Patel has called for major shifts at the FBI, starting on his first day as director.
“I'd shut down the FBI Hoover building on Day One and reopen it the next day as a museum of the deep state. And I'd take the 7,000 employees that work in that building and send them across America to chase down criminals. Go be cops,” Patel said.
Patel, through his eponymous foundation, has elevated several whistleblowers who have made claims of wrongdoing by the FBI.
“I am on a mission to root out all government gangsters from positions within our bureaus,” he wrote in a July email.
Patel has also been a critic of the Foreign Intelligence Surveillance Act (FISA), including Section 702, which allows the government to spy on foreigners when they are located abroad.
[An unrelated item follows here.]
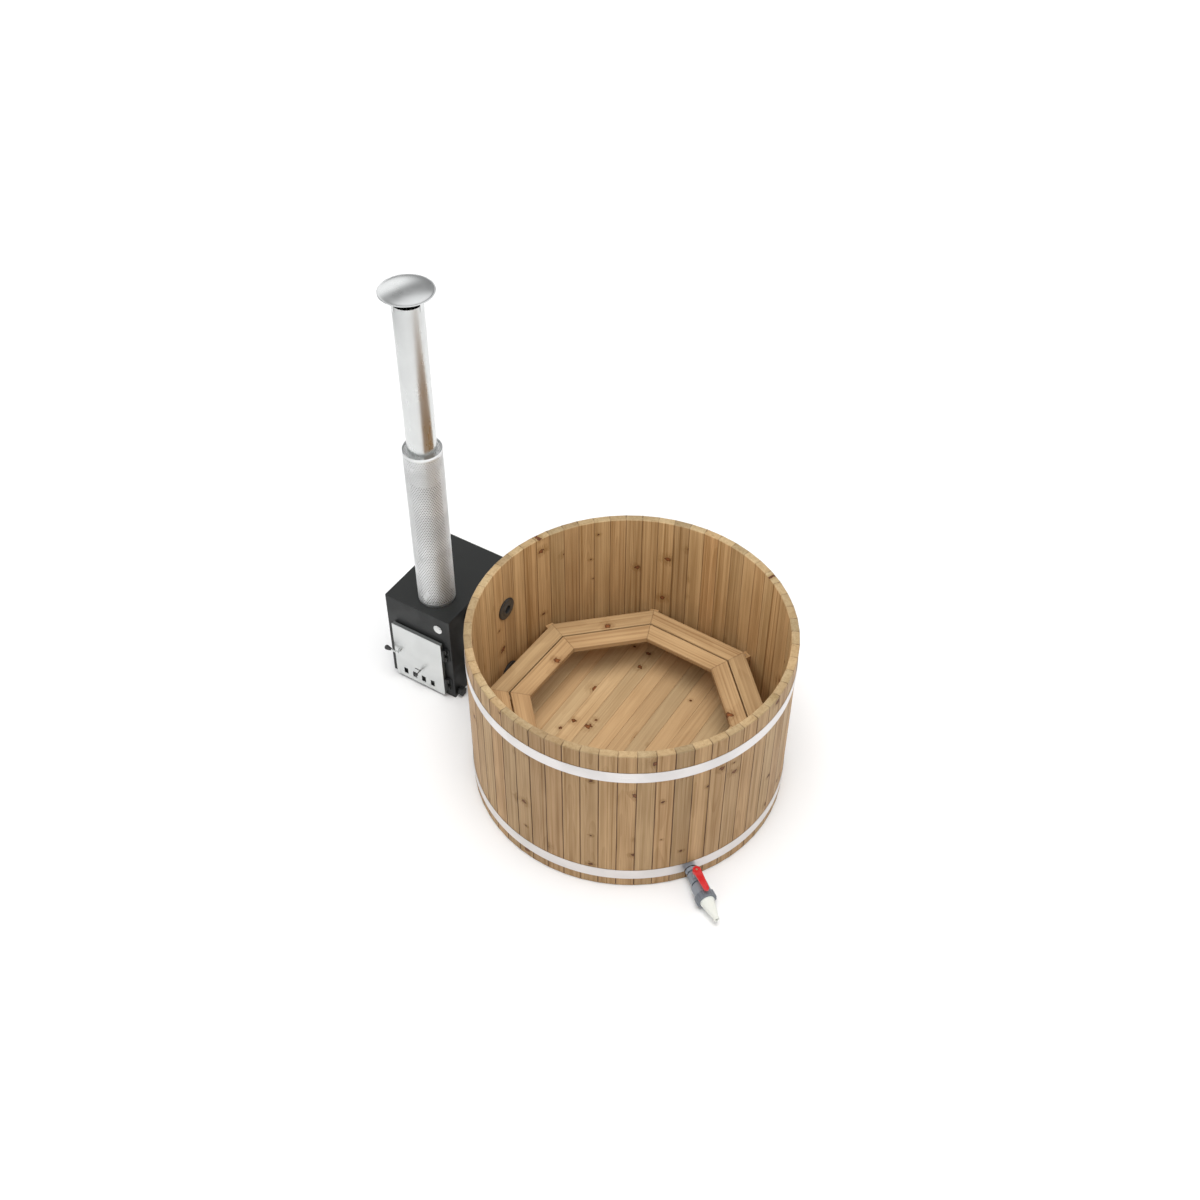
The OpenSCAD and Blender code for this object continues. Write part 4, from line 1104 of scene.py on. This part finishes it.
@dataclass
class WaterPorts(SubAssembly):
    """The two threaded ports through the wall and the rubber connectors to the stove."""

    softened: Softenings = (
        Softened("port_nuts", "wall_nuts", BLACK_PLASTIC, 0.0015),
        Softened("clamp_bands", "hose_clamps", ZINC, 0.0003),
    )
    dressed: Dressings = {RUBBER: ("wall_gaskets", "hoses")}

    flange_radius: float = 0.0625
    flange_thick: float = 0.012
    flange_slope: Point = (0.0055, 0.006)
    recess: float = 0.0035
    collar_radius: float = 0.034
    collar_slope: float = 0.003
    bore_radius: float = 0.023
    tail_radius: float = 0.025
    barb_from: float = 0.008
    barb_to: float = 0.006
    barb_depth: float = 0.001
    inner_x: float = -0.765
    tail_x: float = -0.868
    thread_radius: float = 0.028
    thread_x: float = -0.8302
    port_y: float = 0.031
    port_heights: Point = (0.683, 0.2)
    edge: float = 0.0012

    def port(self, height: float) -> Shape:
        """Turns one port: flange, raised collar, body and hose tail round an open bore.

        Args:
            height: How high the bore's axis is.
        Returns:
            The port, in place.
        """
        length, neck = self.inner_x - self.tail_x, self.inner_x - self.thread_x
        tail = self.tail_radius - self.barb_depth
        slope, rim = self.flange_slope
        profile = rounded([
            (0.0, self.bore_radius), (0.0, self.collar_radius),
            (self.recess, self.collar_radius + self.collar_slope), (self.recess, self.flange_radius - rim),
            (slope, self.flange_radius), (self.flange_thick, self.flange_radius),
            (self.flange_thick, self.thread_radius), (neck, self.thread_radius), (neck, tail),
            (length - self.barb_from, tail), (length - self.barb_to, self.tail_radius),
            (length, tail), (length, self.bore_radius),
        ], self.edge, closed=True)
        start = Vector((self.inner_x, self.port_y, height))
        return moved(turned(profile, closed=True), along(Vector((-1, 0, 0)), start))

    def shaped(self) -> list[Piece]:
        """Makes and returns the two ports as one piece."""
        ports = joined(self.port(height) for height in self.port_heights)
        return [self.add("wall_ports", ports, BLACK_PLASTIC, "wall_flanges")]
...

The FBI relied on a separate provision of the law to spy on Trump campaign aide Carter Page.
Nonetheless, many FISA critics have called for reforms to the law, including requiring a warrant to review information from Americans communicating with foreigners being surveilled.
During last year’s battle to reauthorize Section 702, Patel argued for letting the powerful spy tool lapse. Congress will once again weigh its renewal this coming year.
“We call upon Congress to let it lapse – better to have no authority for 7 days or so than another 365 days of spying on Trump and his supporters,” Patel said at the time in a statement alongside Richard Grenell, who briefly served as director of national intelligence in Trump’s first administration.
On Jan. 6, Patel was serving as chief of staff to then-acting Secretary of Defense Christopher Miller, who was appointed to the role about two months prior, the day after Trump fired Defense Secretary Mark Esper.
His short time at the Pentagon earned scrutiny from the now-disbanded Jan. 6 committee, which asked him to sit for an interview after writing, “there is substantial reason to believe that you have additional documents and information relevant to understanding the role played by the Department of Defense and the White House in preparing for and responding to the attack on the U.S. Capitol, as well as documents and information related to your personal involvement in planning for events on Jan. 6 and the peaceful transfer of power.”
Patel ultimately sat with the panel’s investigators on Dec. 9, after its slate of summer hearings in 2021.
Patel denied any wrongdoing or improper actions related to the attack but has complained about how the Justice Department handled cases involving the rioters.
He’s been highly critical of that work, listing California Democrat Adam Schiff, who is moving from the House to the Senate beginning next month, as a “government gangster” and calling former Rep. Liz Cheney (R-Wyo.) “the main architect of this disinformation campaign.”
In a May email, he wrote that Cheney “and her band of miscreants suppressed evidence that completely exonerates the Jan. 6 defendants from their ginned-up charge of insurrection.”
Patel has written several books, including one titled “Government Gangsters.”
A synopsis for the book references “a sinister cabal” that “plotted to overthrow a president,” while Patel “reveals how we can defeat the Deep State, reassert self-government, and restore our democracy.”
Patel is also the author of a children’s book, “The Plot Against The King,” that advertises itself as telling the story behind “one of our nation’s biggest injustices.”
The book portrays Patel as a wizard while the king clearly represents Trump, facing threats from “Hillary Queenton,” while others such as Nunes and Schiff make appearances.